Section 603.2 - Clearances, 2010 ADA Standards seems to indicate that

"overlapping' is permitted.

FWIW, I DID look for / search the archived topics in the Accessibility topic

column on this subject. I DID see some similar topics, just looking for

some clarity.

Thanks ya'll !  

.


----------



## Examiner (Dec 9, 2011)

The turning space can overlap and accessible fixture's required floor spaces and any door swings.  Door swings *cannot* overlap any floor space of an accessible fixture.


----------



## mark handler (Dec 9, 2011)

Trekker check out the Comparison of Single-User Toilet Room Layouts on this DOJ website

http://www.ada.gov/regs2010/2010ADAStandards/Guidance2010ADAstandards.htm


----------



## TJacobs (Dec 9, 2011)

Don't forget you need 5 feet minimum width from the side wall of the toilet to the edge of the lav.


----------



## iggentleman (Dec 9, 2011)

TJacobs said:
			
		

> Don't forget you need 5 feet minimum width from the side wall of the toilet to the edge of the lav.


That requirement is in ANSI A117.1 and the 2010 ADA, but not the original ADA.

Since Virginia uses ANSI for accessibility, there's no change for us.


----------



## globe trekker (Dec 12, 2011)

Thank you all for your input!

TJacobs ( and others ),

Do you have a section in the 2010 ADA that I can reference.  The current measurement from

the "rear" wall is less than 4 ft.   The proposed room dimensions are 7'-0" ( front to back )

and 5'-4" ( side to side ).

.


----------



## mark handler (Dec 12, 2011)

If you looked at the link I provided, Guidance on the 2010 ADA Standards for Accessible Design, you would have your section references


----------



## mark handler (Dec 12, 2011)

Toilet Room Doors.
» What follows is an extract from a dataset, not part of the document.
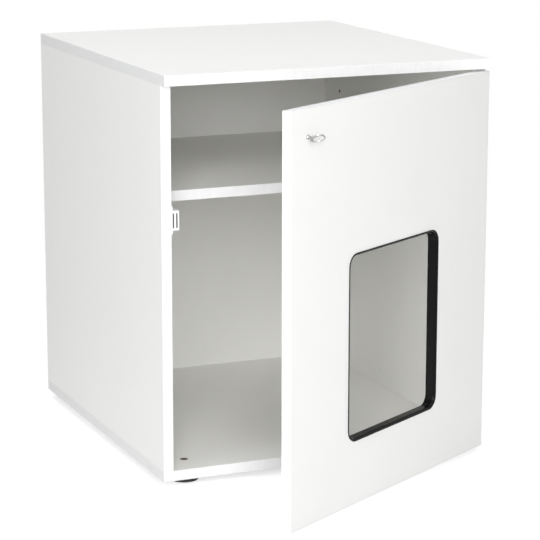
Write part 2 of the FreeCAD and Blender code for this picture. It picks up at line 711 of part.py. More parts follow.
def make_mounting_plate(name, level):
    """The cruciform plate on the side panel, with the rail that the arm is clamped to."""
    wing_y0 = plate_screw_setback - plate_wing_width / 2.0
    wing_y1 = plate_screw_setback + plate_wing_width / 2.0
    half = plate_screw_pitch / 2.0
    face = inner_right - plate_thickness
    rail_half = cheek_layer[0] - rail_play
    rail_top = inner_right - arm_height + arm_wall
    solid = box(face, inner_right, wing_y0, wing_y1, -half, half)
    for side in (-1.0, 1.0):
        solid = solid.fuse(rod(V(face, plate_screw_setback, side * half), V(1, 0, 0),
                               plate_wing_width, plate_thickness))
    solid = solid.fuse([box(face, inner_right, plate_front, arm_back, -rail_half, rail_half),
                        box(rail_top, inner_right, rail_front, arm_back - rail_short,
                            -rail_half, rail_half)]).removeSplitter()
    for side in (-1.0, 1.0):
        solid = solid.cut(rod(V(face, plate_screw_setback, side * half), V(1, 0, 0),
                              plate_screw_diameter, plate_thickness))
    for setback in arm_screw_setbacks:
        solid = solid.cut(rod(V(rail_top, setback, 0), V(1, 0, 0), arm_screw_diameter,
                              arm_screw_diameter))
    parts["hinge_mounting_plate_" + name] = lifted(solid, level)


def make_hinges():
    arm_screws = []
    plate_screws = []
    for name, level in hinge_levels.items():
        make_cup(name, level)
        make_links(name, level)
        arm_screws += make_arm(name, level)
        make_mounting_plate(name, level)
        for tip in plate_screw_tips(level):
            plate_screws.append(screw(tip, V(1, 0, 0), plate_screw_diameter,
                                      plate_screw_length + plate_thickness,
                                      plate_screw_head, hinge_screw_head_height))
    parts["hinge_arm_screws"] = Part.makeCompound(arm_screws)
    parts["hinge_plate_screws"] = Part.makeCompound(plate_screws)
    parts["hinge_cup_screws"] = swing(cup_screws())


# ---- screw feet ----------------------------------------------------------------------------
def foot_insert(x, y):
    up = V(0, 0, 1)
    flange = rod(V(x, y, box_low - insert_flange), up, insert_flange_diameter, insert_flange)
    sleeve = rod(V(x, y, box_low), up, insert_sleeve_diameter, board - insert_short)
    bore = rod(V(x, y, box_low - insert_flange), up, spindle_diameter + 2.0 * spindle_play,
               insert_flange + board)
    return flange.fuse(sleeve).removeSplitter().cut(bore)


def foot_glide(x, y):
    """The disc on the floor with its hub and the pocket for the spindle's collar."""
    up = V(0, 0, 1)
    hub_top = box_low - insert_flange - foot_hub_gap
    base = rod(V(x, y, 0), up, foot_diameter, foot_plate)
    rim = [edge for edge in base.Edges if edge.BoundBox.ZMin > foot_plate - touch]
    base = base.makeChamfer(foot_plate_bevel, rim)
    hub = rod(V(x, y, 0), up, foot_hub_diameter, hub_top)
    pocket = rod(V(x, y, spindle_collar_floor), up, spindle_collar_diameter + 2.0 * collar_play,
                 spindle_collar_height + 2.0 * collar_play)
    mouth = rod(V(x, y, spindle_collar_floor), up, spindle_diameter + 2.0 * collar_play, foot_height)
    return base.fuse(hub).removeSplitter().cut(pocket).cut(mouth)


def foot_spindle(x, y):
    up = V(0, 0, 1)
    collar_low = spindle_collar_floor + collar_play
    top = floor_level - spindle_top
    collar = rod(V(x, y, collar_low), up, spindle_collar_diameter, spindle_collar_height)
    shaft = rod(V(x, y, collar_low), up, spindle_diameter, top - collar_low)
    slot = box(x - spindle_diameter, x + spindle_diameter, y - spindle_slot / 2.0, y + spindle_slot / 2.0,
               top - spindle_slot_depth, top)
    return collar.fuse(shaft).removeSplitter().cut(slot)


def make_feet():
    parts["foot_inserts"] = Part.makeCompound([foot_insert(x, y) for x, y in foot_axes.values()])
    for name, (x, y) in foot_axes.items():
        parts["foot_glide_" + name] = foot_glide(x, y)
        parts["foot_spindle_" + name] = foot_spindle(x, y)


# ---- whole cabinet -------------------------------------------------------------------------
def place_origin():
    """Move every part so that the origin is the middle of the bounding box's bottom."""
    span = Part.makeCompound(list(parts.values())).BoundBox
    shift = V(-(span.XMin + span.XMax) / 2.0, -(span.YMin + span.YMax) / 2.0, -span.ZMin)
    for shape in parts.values():
        shape.translate(shift)
    return shift


make_panels()
make_back()
make_dowels()
make_plug()
make_shelf()
make_supports()
make_catch()
make_door(make_strike())
make_trim()
make_pull()
make_hinges()
make_feet()
origin_shift = place_origin()

os.makedirs("parts", exist_ok=True)
for node, shape in parts.items():
    shape.exportStep("parts/" + node + ".step")
    print(node, len(shape.Solids), "solid(s)", "valid" if shape.isValid() else "NOT VALID")
print("origin moved by", origin_shift)
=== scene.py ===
import math

import bmesh
import bpy
from mathutils import Matrix, Vector


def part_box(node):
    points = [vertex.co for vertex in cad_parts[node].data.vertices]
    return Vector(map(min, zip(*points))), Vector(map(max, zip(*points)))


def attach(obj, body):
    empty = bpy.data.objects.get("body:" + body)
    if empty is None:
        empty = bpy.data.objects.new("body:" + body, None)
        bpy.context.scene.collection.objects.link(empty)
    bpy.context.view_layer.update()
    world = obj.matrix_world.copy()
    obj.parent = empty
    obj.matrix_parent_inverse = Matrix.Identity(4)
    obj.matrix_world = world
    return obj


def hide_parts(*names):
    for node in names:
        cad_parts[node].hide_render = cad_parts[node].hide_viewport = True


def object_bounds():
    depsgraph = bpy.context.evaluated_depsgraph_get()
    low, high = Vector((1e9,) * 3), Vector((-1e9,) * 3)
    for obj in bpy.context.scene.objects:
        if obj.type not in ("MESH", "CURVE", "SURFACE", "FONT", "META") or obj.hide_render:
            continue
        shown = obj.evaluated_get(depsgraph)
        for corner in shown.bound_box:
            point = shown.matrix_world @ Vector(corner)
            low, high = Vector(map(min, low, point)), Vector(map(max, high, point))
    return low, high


bl_info = {
    "name": "Cat litter box cabinet",
    "version": (1, 0, 0),
    "blender": (4, 5, 0),
    "location": "3D View > Sidebar > Cabinet",
    "description": "Finishes, fixings and studio for a white cat litter box cabinet with a trimmed cat entry",
    "category": "Object",
}

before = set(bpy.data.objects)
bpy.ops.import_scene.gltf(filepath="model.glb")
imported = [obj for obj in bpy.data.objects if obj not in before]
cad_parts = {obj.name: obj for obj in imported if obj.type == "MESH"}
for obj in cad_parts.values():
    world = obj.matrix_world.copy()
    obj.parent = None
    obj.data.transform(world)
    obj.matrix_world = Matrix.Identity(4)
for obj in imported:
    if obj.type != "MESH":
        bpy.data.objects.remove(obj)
cad_low, cad_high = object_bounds()

DOOR_AJAR = math.radians(31.2)  # how far the stored door stands open
DOOR_OUT = Vector((math.sin(DOOR_AJAR), -math.cos(DOOR_AJAR), 0))  # out of the door's front
BAND = 0.0008  # thickness of the edge band on the boards
BORE = 0.0003  # how far inside a board its raw chipboard starts; that chipboard's dark brown is partly its own colour and partly painted shade of the bores
SEAM = 0.00012  # half the width of the line where an edge band meets a face
FACING = 0.6  # share of a normal along the board's thickness above which it counts as a face
MILLIMETRES = 1000  # in a metre: the exact boolean finds nothing on screws at metre scale
WELD = 1e-6  # points of a screw or a node nearer than this are one
FINE_WELD = 1e-7  # the same for the ring pull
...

Sections 4.22.2 and 4.22.3 of the 1991 Standards and Section 603.2.3 of the 2010 Standards permit the doors of all toilet or bathing rooms with in-swinging doors to swing into the required turning space, but not into the clear floor space required at any fixture. In single-user toilet rooms or bathing rooms, Section 603.2.3 Exception 2 of the 2010 Standards permits the door to swing into the clear floor space of an accessible fixture if a clear floor space that measures at least 30 inches by 48 inches is provided outside of the door swing.


----------



## Papio Bldg Dept (Dec 12, 2011)

mark handler said:
			
		

> If you looked at the link I provided, Guidance on the 2010 ADA Standards for Accessible Design, you would have your section references


GT...It starts at about page 80-81.  156 pages can be a bit intimidating.  If you want to print those, I recommend landscape layout pages 80-99 for toilet room info.  You could do less if you want the comparative layouts.

Mark...thanks for the link.  I trying to put together a small business handout, and the explanations seem like they would prove helpful to small business owners who have limited spatial understanding but still want to maximize the economy and compliance of their toilet rooms.


----------



## globe trekker (Dec 12, 2011)

Mark H. & Papio,

Thanks for your input! In looking at the submitted references; from the 2010 ADA Guidance

( standard ), Page 93 - Water Closet Clearance. This section specifically states that

"lavatories" are prohibited from overlapping the clear floor space at water closets,

except in covered residential dwelling units."



.


----------



## Examiner (Dec 12, 2011)

In the old ADA there was a dashed line that indicated a lav within the floor space reserved for the water closet.  Many Architects and others assumed you could put the lav in the water closet's floor space.  If you read the words of the section it has always been clear that the lav could not be in the floor space of the water closet.  I contacted the DOJ years ago regarding this and was told the graphic was a drafting error.


----------